Other approaches that may resolve your case early are a dispositive motion—a motion to dismiss or a motion for summary judgment—and challenging class certification. “If we look at the case and think it doesn’t fit as a class action because there are way too many individual, factual issues that have to be decided for purposes of every class member’s claim, in those cases we will often vigorously contest class certification because the law is on our side,” Stone says. “Even if a client intends to vigorously defend, if the class then becomes certified, that’s often the point that they may at least consider settlement options more seriously if a reasonable resolution is possible.”
“If you defeat class certification, the claim is reduced to a named plaintiff’s claim and it’s usually in both parties’ best interest to resolve it instead of having a trial over a few thousand dollars,” Moffet adds.
Should we mediate or litigate?
That’s ultimately up to you, and depends on the best course of action given your circumstances. Mediation is how the vast majority of class actions are resolved, however. “Very few get tried in court because of the exposure it opens up to businesses,” Moffet says.
As to what that means and when to do it, refer to this story.
Is there a silver bullet in class action lawsuits?
Depending on your case, there may be several potential “silver bullets” that may quickly end the claim against you. A common one is arbitration provisions.
“If there is a binding arbitration agreement [in contracts between the parties], chances are the plaintiff won’t be able to pursue a claim on a class basis,” Moffet says. You’d probably still be subject to an individual action by that plaintiff, but the class action option may be gone. “Arbitration can be the first battleground in any punitive class action.”
“It’s not always that straightforward,” Stone adds, “because plaintiff’s counsel have come up with several arguments to try to avoid those provisions, either by arguing that they don’t precisely apply to the controversy at issue or that they’re unconscionable or otherwise unenforceable under state law, so it is imperative for a defense counsel to know all of the evolving law to enforce arbitration provisions.”
There’s another potential silver bullet that won’t typically kill a class action claim, but could heavily restrict it. That is the class definition.
“Most times there will be a proposed definition of the class in the complaint itself, and there is always one in the motion for class certification. This is what the plaintiff’s counsel proposes to the court to certify,” Stone says. “It’s critical for defendants and their lawyers to scrutinize that and sometimes challenge the class definition as being either factually or legally defective.

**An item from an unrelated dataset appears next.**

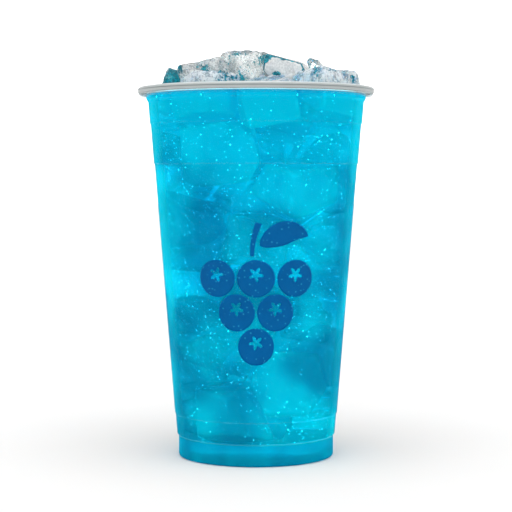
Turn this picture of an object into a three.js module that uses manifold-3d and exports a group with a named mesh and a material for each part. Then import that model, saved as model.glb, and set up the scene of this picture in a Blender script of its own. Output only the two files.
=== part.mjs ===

The court can sometimes certify a class with a modified definition for settlement purposes or otherwise, which can impact the size of the class, categories of people in the class, statute of limitations issues and, ultimately, the size of the settlement if the case resolves.”
How much does defending class actions cost?
By far the biggest issue negotiated in these cases is the monetary amount, Moffet says. “That being said, there are cases where the crux of the issue isn’t necessarily how much you’ll pay consumers, but what you’ll do to correct the alleged conduct. They may want the business to modify its practices going forward.”
Obviously litigation carries the most risk in terms of cost, and as such the vast majority of these cases settle if they cannot be disposed of via dispositive motion. “Very often the claim at issue could be worth several thousand dollars and, if it was an individual claim, most companies would settle for near that amount instead of paying legal fees that could dwarf that cost—even if they believe they did no wrong and the consumer claim is suspect,” Moffet says. “However, in a class action, that thousand dollars gets multiplied by hundreds of class members and, as a result, a variety of different considerations come into play.”
It’s impossible to say with any accuracy what a class action case will cost, but an experienced attorney can walk you through the best options given your particular circumstances.
Can this be resolved confidentially?
Sort of. Under federal and state rules, the terms of class action settlements are a matter of public record.
“All class action settlements have to be approved by the court, and in that process, the settlement agreements have to be put in the court file to be ruled on,” Stone says. “That’s not to say you put trade secrets or other confidential business information in there—you keep that out of the settlement agreement. So there are ways to address confidentiality concerns,” but the settlement terms will largely be public.